Yeah.  I think we've largely adopted the position that contrib should
contain installable modules that do something potentially useful to
end-users.  A pure skeleton wouldn't be that, but if it's fleshed out
enough to be test code for some core features then src/test/modules
could be a reasonable home.

I've circled back on this task to do some work improving the skeleton code, but going back through our thread I landed on this point Tom made about usefulness vs pure skeleton and my natural desire is to make a simple expanded object that is also useful, so I brainstormed a bit and decided to try something relatively simple but also (IMO) quite useful, an expanded datum that wraps sqlite's serialize/derserialize API:


As crazy as this sounds there are some good use cases here, very easy to stuff relational data into a completely isolated box without having to worry about things like very granular RLS policies or other issues of traditional postgres multi-tenancy.  Being wire compatible with sqlite-wasm also means databases can be slurped right from postgres into a browser and synced with no need to transform data back and forth.  Large chunks of complex structured relational data can be wiped out with a simple row deletion, and since sqlite can't escape from its box and has no scripting ability, it makes a nice secure sandbox that even if users could corrupt it, it would have minimal impact on Postgres.

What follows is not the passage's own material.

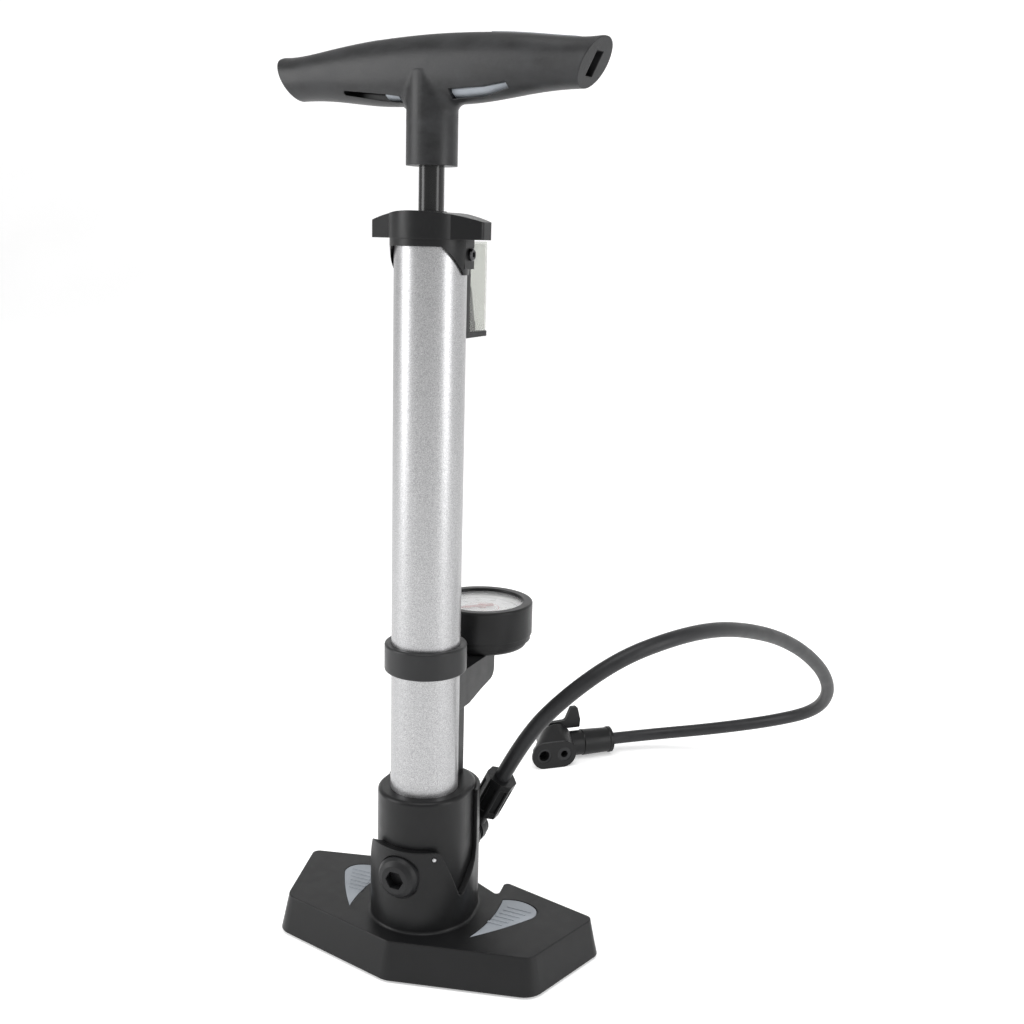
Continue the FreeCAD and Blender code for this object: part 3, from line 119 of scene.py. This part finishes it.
class Finish:
    """A material in the making, with short calls for the nodes that its finish needs."""

    def __init__(self, name):
        self.material = bpy.data.materials.new(name)
        self.material.use_nodes = True
        self.tree = self.material.node_tree
        self.shader = self.tree.nodes["Principled BSDF"]
        self.place = self.tree.nodes.new("ShaderNodeTexCoord").outputs["Object"]

    def node(self, kind, **sockets):
        """A new node; each socket takes a constant or another node's output."""
        made = self.tree.nodes.new(kind)
        for name, value in sockets.items():
            self.set(made.inputs[name.replace("_", " ")], value)
        return made

    def set(self, socket, value):
        if isinstance(value, bpy.types.NodeSocket):
            self.tree.links.new(value, socket)
        else:
            socket.default_value = value

    def noise(self, scale, detail=3.0, rough=0.5, stretch=None):
        place = self.place
        if stretch is not None:
            place = self.node("ShaderNodeMapping", Vector=place, Scale=stretch).outputs[0]
        made = self.node("ShaderNodeTexNoise", Vector=place, Scale=scale, Detail=detail, Roughness=rough)
        return made.outputs["Fac"]

    def spread(self, value, low, high, out_low=0.0, out_high=1.0):
        """Stretches the span low..high of a value over out_low..out_high."""
        made = self.node("ShaderNodeMapRange", Value=value)
        ends = (("From Min", low), ("From Max", high), ("To Min", out_low), ("To Max", out_high))
        for name, number in ends:
            made.inputs[name].default_value = number
        return made.outputs["Result"]

    def mix(self, factor, first, second):
        made = self.tree.nodes.new("ShaderNodeMix")
        made.data_type = "RGBA"
        self.set(made.inputs[0], factor)
        self.set(made.inputs[6], first)
        self.set(made.inputs[7], second)
        return made.outputs[2]

    def soft_edge(self, radius):
        """Rolls the sharp edges in the shading, as a mould or a tumbler does."""
        made = self.node("ShaderNodeBevel", Radius=radius * MM)
        made.samples = 6
        return made.outputs["Normal"]

    def bump(self, value, strength, distance, normal=None):
        """Relief from a value, on top of another relief where one is given."""
        made = self.node("ShaderNodeBump", Strength=strength, Distance=distance, Height=value)
        if normal is not None:
            self.set(made.inputs["Normal"], normal)
        return made.outputs["Normal"]

    def finish(self, **sockets):
        """Sets the shader's own sockets and gives the finished material."""
        for name, value in sockets.items():
            self.set(self.shader.inputs[name.replace("_", " ")], value)
        return self.material


def grey(value, tint=(1.0, 1.0, 1.0)):
    return (value * tint[0], value * tint[1], value * tint[2], 1.0)


COOL = (0.97, 0.99, 1.06)


def moulded(name, shade, rough=0.42, grain=0.25, tint=COOL, edge=0.45, gloss_level=0.26):
    """Moulded plastic: a fine spark-eroded grain, faint flow marks and a soft, uneven gloss."""
    look = Finish(name)
    cloud = look.noise(38.0, 4.0)
    fine = look.noise(2600.0, 2.0, 0.7)
    colour = look.mix(look.spread(cloud, 0.3, 0.7), grey(shade * 0.84, tint), grey(shade * 1.16, tint))
    gloss = look.spread(look.noise(120.0, 5.0), 0.25, 0.75, rough - 0.05, rough + 0.06)
    normal = look.bump(fine, grain, 0.00006, look.soft_edge(edge))
    return look.finish(Base_Color=colour, Roughness=gloss, Normal=normal, Specular_IOR_Level=gloss_level)


def mottled(name, shade):
    """The handle's plastic: soft and nearly matt, with a cloudy bloom where hands have been."""
    look = Finish(name)
    cloud = look.noise(55.0, 6.0, 0.62, stretch=(1.0, 1.0, 1.8))
    specks = look.noise(900.0, 3.0, 0.6)
    worn = look.spread(cloud, 0.38, 0.7)
    colour = look.mix(worn, grey(shade * 0.65, COOL), grey(shade * 1.7, COOL))
    gloss = look.spread(cloud, 0.3, 0.72, 0.34, 0.5)
    coarse = look.bump(cloud, 0.3, 0.0005, look.soft_edge(0.8))
    normal = look.bump(specks, 0.4, 0.00012, coarse)
    return look.finish(Base_Color=colour, Roughness=gloss, Normal=normal, Specular_IOR_Level=0.36)


def rubber(name, shade, rough=0.5):
    """Extruded rubber: a fine bloom and shallow pits."""
    look = Finish(name)
    bloom = look.noise(90.0, 5.0, 0.6)
    colour = look.mix(look.spread(bloom, 0.35, 0.7), grey(shade * 0.85, COOL), grey(shade * 1.25, COOL))
    gloss = look.spread(bloom, 0.3, 0.7, rough - 0.06, rough + 0.07)
    pits = look.bump(look.noise(1500.0, 3.0, 0.6), 0.22, 0.00008)
    return look.finish(Base_Color=colour, Roughness=gloss, Normal=pits, Specular_IOR_Level=0.3)


def flake_metal(name):
    """Silver lacquer with metal flake over the tube: fine bright grains and a soft sheen."""
    look = Finish(name)
    grain = look.noise(2100.0, 1.0, 0.6)
    coarse = look.noise(600.0, 2.0, 0.6)
    colour = look.mix(look.spread(grain, 0.35, 0.68), grey(0.31, (1, 1, 1.02)), grey(0.52, (1, 1, 1.01)))
    gloss = look.spread(coarse, 0.3, 0.7, 0.30, 0.38)
    normal = look.bump(grain, 0.28, 0.00006, look.soft_edge(0.3))
    return look.finish(Base_Color=colour, Roughness=gloss, Metallic=0.88, Normal=normal)


def turned_metal(name, colour, rough=0.28):
    """Bare metal with fine tool marks round it."""
    look = Finish(name)
    marks = look.noise(900.0, 3.0, 0.6, stretch=(0.3, 0.3, 3.0))
    tone = look.mix(look.spread(marks, 0.35, 0.65), tuple(0.85 * part for part in colour) + (1.0,),
                    colour + (1.0,))
    gloss = look.spread(marks, 0.3, 0.7, rough - 0.07, rough + 0.1)
    normal = look.bump(marks, 0.15, 0.00005, look.soft_edge(0.2))
    return look.finish(Base_Color=tone, Roughness=gloss, Metallic=1.0, Normal=normal)


def gloss_black(name):
    """Hard black coat on the rod, with long polishing marks."""
    look = Finish(name)
    marks = look.noise(300.0, 4.0, 0.6, stretch=(1.0, 1.0, 0.04))
    gloss = look.spread(marks, 0.3, 0.7, 0.16, 0.28)
    colour = look.mix(look.spread(marks, 0.3, 0.7), grey(0.0035), grey(0.007))
    normal = look.bump(marks, 0.1, 0.00004)
    return look.finish(Base_Color=colour, Roughness=gloss, Normal=normal, Specular_IOR_Level=0.45)


def clear(name, colour, rough, veil):
    """Clear moulded plastic, slightly hazed, with a few hair scratches."""
    look = Finish(name)
    scratches = look.noise(260.0, 3.0, 0.6, stretch=(1.0, 1.0, 0.1))
    gloss = look.spread(scratches, 0.6, 0.85, rough, rough + 0.06)
    haze = look.spread(look.noise(40.0, 2.0), 0.3, 0.7, veil - 0.02, veil + 0.02)
    return look.finish(Base_Color=colour + (1.0,), Roughness=gloss, Transmission_Weight=haze, IOR=1.22)


MATERIALS = {
    "black_plastic": moulded("black_moulding", 0.0062, 0.36),
    "charcoal_plastic": moulded("charcoal_moulding", 0.0105, 0.43),
    "handle_plastic": mottled("handle_moulding", 0.0145),
    "base_plastic": moulded("base_moulding", 0.0066, 0.38, edge=1.1),
    "bracket_plastic": moulded("bracket_moulding", 0.0115, 0.38, gloss_level=0.36),
    "dark_steel": turned_metal("dark_steel", (0.07, 0.07, 0.073)),
    "barrel_metal": flake_metal("flake_lacquer"),
    "rod_metal": gloss_black("black_rod"),
    "grey_pad": moulded("grey_grip", 0.34, 0.55, 0.4, (0.93, 1.0, 1.09), edge=0.25, gloss_level=0.3),
    "black_rubber": rubber("black_rubber", 0.017, 0.42),
    "white_dial": moulded("dial_card", 0.82, 0.5, 0.05, (1.0, 1.0, 1.0), edge=0.1),
    "clear_plastic": clear("clear_moulding", (0.74, 0.75, 0.72), 0.03, 0.9),
    "lens_plastic": clear("lens_moulding", (0.98, 0.98, 0.98), 0.04, 0.85),
    "steel": turned_metal("plain_steel", (0.52, 0.52, 0.53)),
    "brass": turned_metal("turned_brass", (0.72, 0.52, 0.24)),
    "needle_red": moulded("red_pointer", 0.28, 0.35, 0.1, (1.5, 0.35, 0.3), edge=0.1),
    "dial_ink": moulded("dial_ink", 0.10, 0.6, 0.02, edge=0.05),
    "dial_red": moulded("dial_red_ink", 0.5, 0.6, 0.02, (1.2, 0.25, 0.22), edge=0.05),
}


# ---------------------------------------------------------------- finishing the CAD pieces

SLOTS = {entry["node"]: entry["material_slot"] for entry in frame["record"]["subparts"]}
OWN_FINISH = {"handle_body": "handle_plastic", "base": "base_plastic", "gauge_lens": "lens_plastic",
              "gauge_bracket": "bracket_plastic", "cap_screw": "dark_steel"}
for name, piece in nodes.items():
    piece.data.materials.clear()
    piece.data.materials.append(MATERIALS[OWN_FINISH.get(name, SLOTS[name])])


def print_on_dial(name, mesh, finish):
    """A thin printed layer that rides with the gauge."""
    piece = bpy.data.objects.new(name, mesh)
    bpy.context.scene.collection.objects.link(piece)
    mesh.materials.append(MATERIALS[finish])
    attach(piece, "pump_body")


# ---------------------------------------------------------------- dial print

DIAL = Vector((0.0, 73.0, 182.33)) * MM
ZERO, SWEEP = math.radians(225.0), math.radians(-270.0)
SCALE_RADIUS = 21.4
LONG_STROKE, MIDDLE_STROKE, SHORT_STROKE = 2.8, 1.8, 1.0
STROKES, LONG_EVERY, MIDDLE_EVERY = 80, 10, 5
NUMBER_STEPS, NUMBER_STEP, NUMBER_RADIUS, NUMBER_SIZE = 8, 20, 15.9, 3.3


def arc_band(work, inner, outer, start, end, steps):
    """A flat band between two radii, from one angle to another."""
    rows = []
    for count in range(steps + 1):
        turn = start + (end - start) * count / steps
        way = Vector((math.cos(turn), math.sin(turn), 0))
        rows.append([work.verts.new(DIAL + way * (radius * MM)) for radius in (inner, outer)])
    for near, far in zip(rows, rows[1:]):
        work.faces.new((near[0], near[1], far[1], far[0]))


def dial_print():
    """Two scales round the dial, with long, middle and short strokes, and a warning band."""
    work = bmesh.new()
    arc_band(work, SCALE_RADIUS, SCALE_RADIUS + 0.35, ZERO, ZERO + SWEEP, 90)
    for count in range(STROKES + 1):
        turn = ZERO + SWEEP * count / STROKES
        stroke, half = SHORT_STROKE, math.radians(0.3)
        if count % MIDDLE_EVERY == 0:
            stroke = MIDDLE_STROKE
        if count % LONG_EVERY == 0:
            stroke, half = LONG_STROKE, math.radians(0.55)
        arc_band(work, SCALE_RADIUS - stroke, SCALE_RADIUS, turn - half, turn + half, 1)
    for count in range(12):
        turn = ZERO + SWEEP * count / 11
        arc_band(work, 10.4, 11.6, turn - math.radians(0.7), turn + math.radians(0.7), 1)
    mesh = bpy.data.meshes.new("dial_scale")
    work.to_mesh(mesh)
    work.free()
    print_on_dial("dial_scale", mesh, "dial_ink")
    work = bmesh.new()
    arc_band(work, 22.0, 22.9, ZERO + SWEEP * 0.76, ZERO + SWEEP, 24)
    arc_band(work, 10.0, 10.3, ZERO, ZERO + SWEEP, 60)
    mesh = bpy.data.meshes.new("dial_warning_band")
    work.to_mesh(mesh)
    work.free()
    print_on_dial("dial_warning_band", mesh, "dial_red")


def dial_numbers():
    """Numbers 0 to 160 that stand upright for someone who looks from the front."""
    for count in range(NUMBER_STEPS + 1):
        turn = ZERO + SWEEP * count / NUMBER_STEPS
        curve = bpy.data.curves.new(f"dial_number_{count}", "FONT")
        curve.body = str(NUMBER_STEP * count)
        curve.size = NUMBER_SIZE * MM
        curve.align_x = "CENTER"
        curve.align_y = "CENTER"
        number = bpy.data.objects.new(f"dial_number_{count}", curve)
        way = Vector((math.cos(turn), math.sin(turn), 0))
        number.location = DIAL + way * (NUMBER_RADIUS * MM)
        bpy.context.scene.collection.objects.link(number)
        curve.materials.append(MATERIALS["dial_ink"])
        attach(number, "pump_body")


dial_print()
dial_numbers()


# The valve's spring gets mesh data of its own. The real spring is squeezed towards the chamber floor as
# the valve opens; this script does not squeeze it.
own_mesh(nodes["valve_spring"])


hose.data.materials.append(MATERIALS["black_rubber"])
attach(hose, "pump_body")
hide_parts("hose")


# ---------------------------------------------------------------- studio

def studio():
    """A plain pale floor that curves up into a backdrop."""
    floor = bpy.data.meshes.new("studio_floor")
    work = bmesh.new()
    half, front, back, rise = 10.0, -10.0, 2.6, 3.2
    rows = [(front, 0.0)]
    for count in range(13):
        turn = math.radians(7.5 * count)
        rows.append((back + math.sin(turn), 1.0 - math.cos(turn)))
    rows.append((back + 1.0, rise))
    edge = None
    for y, z in rows:
        left, right = work.verts.new((-half, y, z)), work.verts.new((half, y, z))
        if edge is not None:
            work.faces.new((edge[0], edge[1], right, left))
        edge = (left, right)
    work.to_mesh(floor)
    work.free()
    floor.polygons.foreach_set("use_smooth", [True] * len(floor.polygons))
    stage = bpy.data.objects.new("studio_floor", floor)
    bpy.context.scene.collection.objects.link(stage)
    look = Finish("studio_paper")
    tone = look.mix(look.noise(3.0, 2.0), grey(0.86), grey(0.9))
    floor.materials.append(look.finish(Base_Color=tone, Roughness=0.9, Emission_Color=tone,
                                       Emission_Strength=0.42))


def soft_light(name, place, target, size, power, tall=None):
    """A large area light that faces a point."""
    data = bpy.data.lights.new(name, "AREA")
    data.shape = "RECTANGLE"
    data.size = size
    data.size_y = tall or size
    data.energy = power
    light = bpy.data.objects.new(name, data)
    aim = (Vector(target) - Vector(place)).to_track_quat("-Z", "Y")
    light.matrix_world = Matrix.Translation(Vector(place)) @ aim.to_matrix().to_4x4()
    bpy.context.scene.collection.objects.link(light)


studio()
middle = (0.0, 0.05, 0.25)
soft_light("key", (-1.35, -0.95, 0.75), middle, 0.75, 17.0, 1.5)
soft_light("fill", (1.65, -0.15, 0.6), middle, 0.6, 12.0, 1.5)
soft_light("top", (0.1, -0.3, 1.9), middle, 1.2, 14.0)
world = bpy.data.worlds.new("studio_world")
world.use_nodes = True
world.node_tree.nodes["Background"].inputs["Color"].default_value = (1, 1, 1, 1)
world.node_tree.nodes["Background"].inputs["Strength"].default_value = 0.55
bpy.context.scene.world = world
bpy.context.scene.view_settings.view_transform = "Standard"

It's only a bit more complicated than the pgexpanded skeleton and the expanded datum bits are is their own separate C file so they can be studied in isolation.  Based on the above comments, this seems something more appropriate for contrib than test/modules, although I can see there may be some understandable pushback about something so weird that also has an external library dependency.

Any thoughts?  I want to nail down the core functionality before I go back and clean up either case based on Tom review comments on the skeleton module (most of which still apply since I used the skeleton to make it!)